### Objective
Give the data a second time, exactly and in full.

- - - -

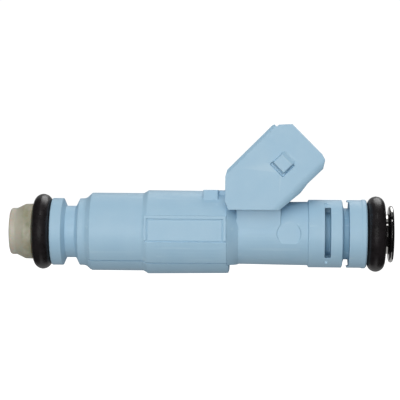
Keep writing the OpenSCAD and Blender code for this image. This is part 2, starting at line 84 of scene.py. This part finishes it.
class Shader:
    """A Principled material, with short calls for the procedural nodes that feed it."""

    def __init__(self, name, **sockets):
        self.material = bpy.data.materials.new(name)
        self.material.use_nodes = True
        self.tree = self.material.node_tree
        self.surface = self.tree.nodes["Principled BSDF"]
        self.where = self.node("ShaderNodeTexCoord").outputs["Object"]
        for socket, value in sockets.items():
            title = "IOR" if socket == "ior" else socket.replace("_", " ").title()
            self.surface.inputs[title].default_value = value

    def node(self, kind, **values):
        made = self.tree.nodes.new(kind)
        for key, value in values.items():
            setattr(made, key, value)
        return made

    def link(self, start, end):
        self.tree.links.new(start, end)

    def placed(self, stretch):
        """Object coordinates in millimetres, multiplied per axis."""
        mapping = self.node("ShaderNodeMapping")
        mapping.inputs["Scale"].default_value = [s / MM for s in stretch]
        self.link(self.where, mapping.inputs["Vector"])
        return mapping.outputs["Vector"]

    def noise(self, scale, detail, stretch=(1, 1, 1)):
        """Noise with this many features a millimetre, from 0 to 1."""
        noise = self.node("ShaderNodeTexNoise")
        noise.inputs["Scale"].default_value = scale
        noise.inputs["Detail"].default_value = detail
        self.link(self.placed(stretch), noise.inputs["Vector"])
        return noise.outputs["Fac"]

    def spread(self, value, low, high, start=0.3, end=0.7):
        """value between start and end, mapped to between low and high."""
        ramp = self.node("ShaderNodeMapRange")
        for socket, number in (("From Min", start), ("From Max", end), ("To Min", low), ("To Max", high)):
            ramp.inputs[socket].default_value = number
        self.link(value, ramp.inputs["Value"])
        return ramp.outputs["Result"]

    def blend(self, factor, first, second):
        """first where factor is 0 and second where it is 1, as colours."""
        mix = self.node("ShaderNodeMix", data_type="RGBA")
        self.link(factor, mix.inputs["Factor"])
        for socket, colour in ((mix.inputs["A"], first), (mix.inputs["B"], second)):
            if isinstance(colour, tuple):
                socket.default_value = (*colour, 1)
            else:
                self.link(colour, socket)
        return mix.outputs["Result"]

    def along(self, axis):
        """The object coordinate along X, Y or Z, in millimetres."""
        split = self.node("ShaderNodeSeparateXYZ")
        self.link(self.placed((1, 1, 1)), split.inputs["Vector"])
        return split.outputs[axis]

    def radius(self):
        """The distance from the injector's axis, in millimetres."""
        length = self.node("ShaderNodeVectorMath", operation="LENGTH")
        self.link(self.placed((0, 1, 1)), length.inputs["Vector"])
        return length.outputs["Value"]

    def times(self, first, second):
        """The product of two values."""
        product = self.node("ShaderNodeMath", operation="MULTIPLY")
        self.link(first, product.inputs[0])
        self.link(second, product.inputs[1])
        return product.outputs["Value"]

    def colour(self, value):
        self.link(value, self.surface.inputs["Base Color"])

    def roughness(self, value):
        self.link(value, self.surface.inputs["Roughness"])

    def bump(self, value, depth, strength):
        """A height of depth millimetres where value is 1."""
        bump = self.node("ShaderNodeBump")
        bump.inputs["Strength"].default_value = strength
        bump.inputs["Distance"].default_value = depth * MM
        self.link(value, bump.inputs["Height"])
        self.link(bump.outputs["Normal"], self.surface.inputs["Normal"])


def blue_nylon():
    """Pale blue nylon: satin, faintly clouded, rubbed on edges, with painted shade in corners, creases and
    the clip groove.
    """
    s = Shader("blue_nylon", ior=1.5)
    cloud = s.spread(s.noise(0.22, 4), 0, 1)
    body = s.blend(cloud, (0.35, 0.55, 0.705), (0.38, 0.575, 0.72))
    speck = s.spread(s.noise(9, 2), 0, 0.6, 0.62, 0.75)
    body = s.blend(speck, body, (0.43, 0.62, 0.75))
    # Painted shade: darker deeper below the surface past X 51.6 mm, inside the clip groove.
    groove_shade = s.times(s.spread(s.radius(), 0.6, 0, 4.9, 6.3), s.spread(s.along("X"), 0, 1, 51.6, 52))
    body = s.blend(groove_shade, body, (0.11, 0.27, 0.40))
    sharp = s.node("ShaderNodeNewGeometry").outputs["Pointiness"]
    body = s.blend(s.spread(sharp, 0, 0.35, 0.53, 0.62), body, (0.50, 0.67, 0.78))
    # Painted shade: darker where the surface folds inwards, in creases and concave corners.
    s.colour(s.blend(s.spread(sharp, 0.7, 0, 0.40, 0.48), body, (0.10, 0.20, 0.29)))
    s.roughness(s.spread(s.noise(1.3, 5), 0.43, 0.57))
    s.bump(s.noise(14, 4), 0.004, 0.6)
    return s.material


def natural_nylon():
    """Unpigmented nylon, a little see-through, with painted shade that darkens and browns it towards the
    seal.
    """
    s = Shader("natural_nylon", ior=1.53, subsurface_weight=0.25, subsurface_scale=1.2 * MM)
    # Painted shade: darker and browner towards the seal, from X -5.6 to -2.6 mm.
    seal_shade = s.spread(s.along("X"), 0, 1, -5.6, -2.6)
    body = s.blend(seal_shade, (0.53, 0.51, 0.43), (0.27, 0.27, 0.17))
    cloud = s.spread(s.noise(0.6, 4), 0, 0.8)
    s.colour(s.blend(cloud, body, (0.46, 0.44, 0.355)))
    s.roughness(s.spread(s.noise(2, 4), 0.36, 0.5))
    s.bump(s.noise(8, 4), 0.005, 0.6)
    return s.material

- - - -

### Reply
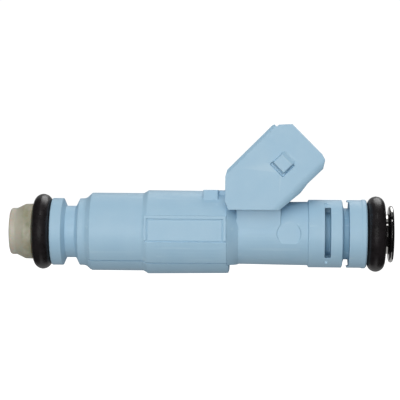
Keep writing the OpenSCAD and Blender code for this image. This is part 2, starting at line 84 of scene.py. This part finishes it.
class Shader:
    """A Principled material, with short calls for the procedural nodes that feed it."""

    def __init__(self, name, **sockets):
        self.material = bpy.data.materials.new(name)
        self.material.use_nodes = True
        self.tree = self.material.node_tree
        self.surface = self.tree.nodes["Principled BSDF"]
        self.where = self.node("ShaderNodeTexCoord").outputs["Object"]
        for socket, value in sockets.items():
            title = "IOR" if socket == "ior" else socket.replace("_", " ").title()
            self.surface.inputs[title].default_value = value

    def node(self, kind, **values):
        made = self.tree.nodes.new(kind)
        for key, value in values.items():
            setattr(made, key, value)
        return made

    def link(self, start, end):
        self.tree.links.new(start, end)

    def placed(self, stretch):
        """Object coordinates in millimetres, multiplied per axis."""
        mapping = self.node("ShaderNodeMapping")
        mapping.inputs["Scale"].default_value = [s / MM for s in stretch]
        self.link(self.where, mapping.inputs["Vector"])
        return mapping.outputs["Vector"]

    def noise(self, scale, detail, stretch=(1, 1, 1)):
        """Noise with this many features a millimetre, from 0 to 1."""
        noise = self.node("ShaderNodeTexNoise")
        noise.inputs["Scale"].default_value = scale
        noise.inputs["Detail"].default_value = detail
        self.link(self.placed(stretch), noise.inputs["Vector"])
        return noise.outputs["Fac"]

    def spread(self, value, low, high, start=0.3, end=0.7):
        """value between start and end, mapped to between low and high."""
        ramp = self.node("ShaderNodeMapRange")
        for socket, number in (("From Min", start), ("From Max", end), ("To Min", low), ("To Max", high)):
            ramp.inputs[socket].default_value = number
        self.link(value, ramp.inputs["Value"])
        return ramp.outputs["Result"]

    def blend(self, factor, first, second):
        """first where factor is 0 and second where it is 1, as colours."""
        mix = self.node("ShaderNodeMix", data_type="RGBA")
        self.link(factor, mix.inputs["Factor"])
        for socket, colour in ((mix.inputs["A"], first), (mix.inputs["B"], second)):
            if isinstance(colour, tuple):
                socket.default_value = (*colour, 1)
            else:
                self.link(colour, socket)
        return mix.outputs["Result"]

    def along(self, axis):
        """The object coordinate along X, Y or Z, in millimetres."""
        split = self.node("ShaderNodeSeparateXYZ")
        self.link(self.placed((1, 1, 1)), split.inputs["Vector"])
        return split.outputs[axis]

    def radius(self):
        """The distance from the injector's axis, in millimetres."""
        length = self.node("ShaderNodeVectorMath", operation="LENGTH")
        self.link(self.placed((0, 1, 1)), length.inputs["Vector"])
        return length.outputs["Value"]

    def times(self, first, second):
        """The product of two values."""
        product = self.node("ShaderNodeMath", operation="MULTIPLY")
        self.link(first, product.inputs[0])
        self.link(second, product.inputs[1])
        return product.outputs["Value"]

    def colour(self, value):
        self.link(value, self.surface.inputs["Base Color"])

    def roughness(self, value):
        self.link(value, self.surface.inputs["Roughness"])

    def bump(self, value, depth, strength):
        """A height of depth millimetres where value is 1."""
        bump = self.node("ShaderNodeBump")
        bump.inputs["Strength"].default_value = strength
        bump.inputs["Distance"].default_value = depth * MM
        self.link(value, bump.inputs["Height"])
        self.link(bump.outputs["Normal"], self.surface.inputs["Normal"])


def blue_nylon():
    """Pale blue nylon: satin, faintly clouded, rubbed on edges, with painted shade in corners, creases and
    the clip groove.
    """
    s = Shader("blue_nylon", ior=1.5)
    cloud = s.spread(s.noise(0.22, 4), 0, 1)
    body = s.blend(cloud, (0.35, 0.55, 0.705), (0.38, 0.575, 0.72))
    speck = s.spread(s.noise(9, 2), 0, 0.6, 0.62, 0.75)
    body = s.blend(speck, body, (0.43, 0.62, 0.75))
    # Painted shade: darker deeper below the surface past X 51.6 mm, inside the clip groove.
    groove_shade = s.times(s.spread(s.radius(), 0.6, 0, 4.9, 6.3), s.spread(s.along("X"), 0, 1, 51.6, 52))
    body = s.blend(groove_shade, body, (0.11, 0.27, 0.40))
    sharp = s.node("ShaderNodeNewGeometry").outputs["Pointiness"]
    body = s.blend(s.spread(sharp, 0, 0.35, 0.53, 0.62), body, (0.50, 0.67, 0.78))
    # Painted shade: darker where the surface folds inwards, in creases and concave corners.
    s.colour(s.blend(s.spread(sharp, 0.7, 0, 0.40, 0.48), body, (0.10, 0.20, 0.29)))
    s.roughness(s.spread(s.noise(1.3, 5), 0.43, 0.57))
    s.bump(s.noise(14, 4), 0.004, 0.6)
    return s.material


def natural_nylon():
    """Unpigmented nylon, a little see-through, with painted shade that darkens and browns it towards the
    seal.
    """
    s = Shader("natural_nylon", ior=1.53, subsurface_weight=0.25, subsurface_scale=1.2 * MM)
    # Painted shade: darker and browner towards the seal, from X -5.6 to -2.6 mm.
    seal_shade = s.spread(s.along("X"), 0, 1, -5.6, -2.6)
    body = s.blend(seal_shade, (0.53, 0.51, 0.43), (0.27, 0.27, 0.17))
    cloud = s.spread(s.noise(0.6, 4), 0, 0.8)
    s.colour(s.blend(cloud, body, (0.46, 0.44, 0.355)))
    s.roughness(s.spread(s.noise(2, 4), 0.36, 0.5))
    s.bump(s.noise(8, 4), 0.005, 0.6)
    return s.material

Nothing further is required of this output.